Reporter: Bidara Pink | Editor: Yudho Winarto
KONTAN.CO.ID - JAKARTA. Bank Permata memperkirakan Bank Indonesia (BI) akan menahan suku bunga acuan di level 4,5% dalam Rapat Dewan Gubernur (RDG) BI di bulan April 2020.
Meski begitu, Ekonom Bank Pertama Josua Pardede memandang masih ada ruang penurunan suku bunga acuan bagi bank sentral mengingat respon kebijakan bank sentral di negara-negara maju yang akomodatif dan bahkan mendekati level 0% di tengah pandemi Covid-19.
Baca Juga: OPEC akan pangkas produksi, rupiah bisa menguat pada Senin (13/4)
"Namun demikian, BI perlu fokus menjaga stabilitas nilai tukar rupiah dalam rangka menjaga confidence pelaku pasar di tengah masih tingginya ketidakpastian global akibat Covid-19," jelas Josua kepada Kontan.co.id, Minggu (12/4).
Menurutnya, Covid-19 ini masih akan menjadi sentimen negatif yang memperlambat perekonomian dunia dan mendorong volatilitas nilai tukar rupiah yang masih tinggi.
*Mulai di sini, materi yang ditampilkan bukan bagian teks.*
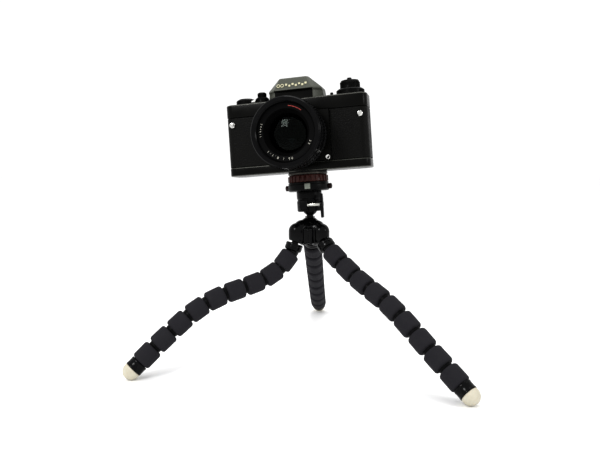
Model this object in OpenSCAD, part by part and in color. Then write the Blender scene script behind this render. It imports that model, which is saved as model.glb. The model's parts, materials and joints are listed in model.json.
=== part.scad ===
// Single-lens reflex film camera on a small flexible tripod.
// Millimetres, +Z up. The origin is on the ground, midway between the outermost points of the feet.

/* [Tripod legs] */
// Height of the leg pivots above the ground
pivot_height = 119.5; // [112:0.5:150]
// Distance between the ball joints along a leg
link_pitch = 20; // [19:0.5:26]
// Outside diameter of the foam rings
foam_d = 19; // [18.6:0.2:24]
// Gap between two foam rings
foam_gap = 2.8; // [2.8:0.1:4]
// Radius of the rounded foam edges
foam_round = 2.6; // [2:0.1:2.8]
// Diameter of the leg's ball joints
link_ball_d = 9.6; // [9:0.1:10.4]
// Length of the collar that joins a leg to the hub
collar_l = 15; // [14:0.5:20]
// Diameter of the collar
collar_d = 17; // [15:0.5:19]
// Diameter of the rubber feet
foot_d = 16; // [13:0.5:20]
// Visible length of the end cap behind each foot
cap_l = 8; // [5:0.5:14]

/* [Leg pose] */
// Compass directions of the left, right and rear legs
leg_turn = [204.8, 313, 85.8]; // [0:0.1:360]
// Slopes of the left leg's collar and nine rings, in degrees below horizontal
left_slopes = [70, 50, 30, 16, 14, 21, 31, 39, 40, 42]; // [0:1:80]
// Slopes of the right leg's collar and nine rings
right_slopes = [45, 36, 33, 28, 26, 33, 38, 38, 37, 37]; // [0:1:80]
// Slopes of the rear leg's collar and nine rings
rear_slopes = [40, 33, 33, 33, 32, 35, 32, 32, 29, 26]; // [0:1:80]

/* [Hub] */
// Distance of the leg pivots from the hub's axis
pivot_offset = 14; // [13.5:0.5:20]
// Direction of the hub's rear lobe
hub_turn = 81; // [0:1:119]
// Diameter of the hub's leg balls
hub_ball_d = 11.2; // [10:0.2:12]
// Diameter of each lobe
lobe_d = 16.4; // [15.4:0.2:20]
// Height of the hub's top face above the leg pivots
hub_rise = 19.5; // [17:0.5:30]

/* [Head] */
// Diameter of the head's ball
ball_d = 15.2; // [13:0.2:17]
// Height of the ball's centre above the hub's top face
ball_rise = 9.5; // [9:0.5:16]
// Diameter of the clamp housing
clamp_d = 24.8; // [23.4:0.2:32]
// Height of the quick-release base's underside above the ball's centre
clamp_rise = 16.5; // [15.5:0.5:26]
// Turn of the head about the vertical
head_pan = -13; // [-180:1:180]
// Sideways lean of the head
head_roll = -4.6; // [-15:0.1:15]
// Backward lean of the head
head_pitch = -3.6; // [-12:0.1:12]

/* [Quick release] */
// Diameter of the quick-release base
base_d = 41; // [36:0.5:60]
// Height of the base
base_h = 8.5; // [7.5:0.5:12]
// Height of the ribbed locking ring
ring_h = 7; // [5:0.5:10]
// Thickness of the camera plate
plate_h = 2; // [1.5:0.25:4]
// Thickness of the rubber pad on the plate
pad_h = 1; // [0.5:0.25:2]

/* [Camera body] */
// Sideways shift of the camera's middle from its tripod screw
camera_shift = -6; // [-10:0.5:10]
// Width of the camera body
body_w = 140; // [134:1:170]
// Thickness of the camera body
body_t = 33; // [32:0.5:42]
// Radius of the body's upright corners
corner_r = 8; // [6:0.5:10]
// Height of the bottom cover
bottom_h = 8.5; // [7:0.5:12]
// Height of the chassis between the covers
chassis_h = 48.5; // [46:0.5:60]
// Height of the top cover
top_h = 13; // [10:0.5:18]
// Thickness of the leatherette
skin_t = 0.6; // [0.4:0.1:1]
// Wall of the covers
cover_wall = 1.2; // [0.8:0.1:2]
// Thickness of the hinged back
door_t = 3; // [2.5:0.25:4]
// Height of the prism housing
prism_h = 21; // [20:0.5:30]
// Width of the prism housing at its foot
prism_w = 55; // [50:0.5:60]
// Width of the prism housing at its top
prism_top_w = 29; // [24:0.5:36]

/* [Lens] */
// Outside diameter of the focusing ring
lens_d = 67; // [65:0.5:76]
// Distance of the lens's front rim from the front of the body
lens_l = 43.5; // [42:0.5:70]
// Diameter of the filter thread
filter_d = 55; // [49:0.5:56]
// Diameter of the sliding optical cell
cell_d = 47.4; // [45:0.2:48]
// Travel of the optical cell when focusing
focus_travel = 7; // [4:0.5:10]

/* [Controls] */
// Diameter of the rewind knob
knob_d = 20; // [16:0.5:24]
// Height of the rewind knob
knob_h = 7.7; // [6:0.1:12]
// Diameter of the film-speed collar
speed_collar_d = 28; // [22:0.5:29]
// Height of the film-speed collar
speed_collar_h = 6.4; // [4:0.1:9]
// Diameter of the shutter-speed dial
dial_d = 14; // [12:0.5:14.5]
// Diameter of the film-advance lever's hub
advance_d = 20; // [16:0.5:20.5]

/* [Hidden] */
$fn = 64;

// Clearances: running fit, ball joint, and the gap round loose pieces
fit = 0.1;
ball_fit = 0.08;
loose = 0.3;
past = 1;            // how far a cut runs past the face that it opens

// --- leg geometry ---
slopes = [left_slopes, right_slopes, rear_slopes];
// The gap between foam rings never closes at the sharpest bend of the three legs
sharpest = max([for (s = slopes) for (k = [1:len(s) - 1]) abs(s[k] - s[k - 1])]);
bent_gap = 2 * ((foam_round + fit + (foam_d / 2 - foam_round) * sin(sharpest / 2))
    / cos(sharpest / 2) - foam_round);
ring_gap = max(foam_gap, bent_gap);
lobe_turn = [hub_turn + 120, hub_turn + 240, hub_turn];
ring_count = 9;
foot_r = foot_d / 2;
foot_collar = 2;     // straight part of the foot behind its dome
foot_reach = cap_l - 1 + foot_collar;
function link_l(k) = k == 0 ? collar_l : k <= ring_count ? link_pitch : foot_reach;
function drawn_slope(leg, k) = slopes[leg][min(k, ring_count)];
function run(leg, k = 0) = k > ring_count + 1 ? 0
    : link_l(k) * cos(drawn_slope(leg, k)) + run(leg, k + 1);
function drop(leg, k = 0) = k > ring_count + 1 ? 0
    : link_l(k) * sin(drawn_slope(leg, k)) + drop(leg, k + 1);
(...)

Bahkan, ini terlihat dari one-month volatility rupiah yang meningkat menjadi 26% dalam 3 minggu terakhir.
Di tengah volatilitas rupiah yang meningkat tersebut, nilai tukar rupiah juga tercatat mengalami depresiasi sekitar 14,5% ytd dan menjadi nilai tukar yang mengalami depresiasi terbesar di kawasan Asia secara tahun kalender.
"Oleh karenanya, bila BI menahan suku bunga acuan diperkirakan akan dapat membatasi capital flight dari pasar keuangan domestik dalam jangka pendek ini," tambah Josua.
Lebih lanjut, langkah BI untuk menahan suku bunga acuan di bulan ini juga didasari oleh inflasi yang masih stabil dan bahkan hingga akhir tahun 2020 diperkirakan masih akan tetap stabil.
Josua memprediksi inflasi di akhir tahun akan berada di kisaran 2,9% - 3,3% atau masih dalam target sasaran inflasi BI tahun ini yang di kisaran 3% ± 1%.
Terkendalinya inflasi di tahun ini, tak lepas dari Covid-19 yang membatasi tenan demand pull inflation meski membawa dampak negatif, yaitu penurunan laju konsumsi rumah tangga dan tentu akan merembet ke kondisi perekonomian domestik.
Baca Juga: Rupiah diprediksi menguat sepekan ke depan
Selanjutnya, di tengah pandemi ini, Josua menekankan pentingnya prioritas respon kebijakan terutama dalam rangka mengatasi krisis kesehatan dan menjaga keselamatan jiwa.
Selain itu, hal yang perlu dilakukan adalah dengan menjaga konsumsi masyarakat terutama miskin dan rentan miskin.
"Segera salurkan social safety net yang bisa menjaga daya beli masyarakat, khususnya pekerja di sektor informal yang terkena dampak sangat signifikan dari penurunan aktivitas ekonomi,"
Selain itu, respon kebijakan fiskal akomodatif yang telah digelontorkan pemerintah lewat 3 paket stimulus kebijakan diperkirakan juga mampu menopang momentum pertumbuhan ekonomi nasional.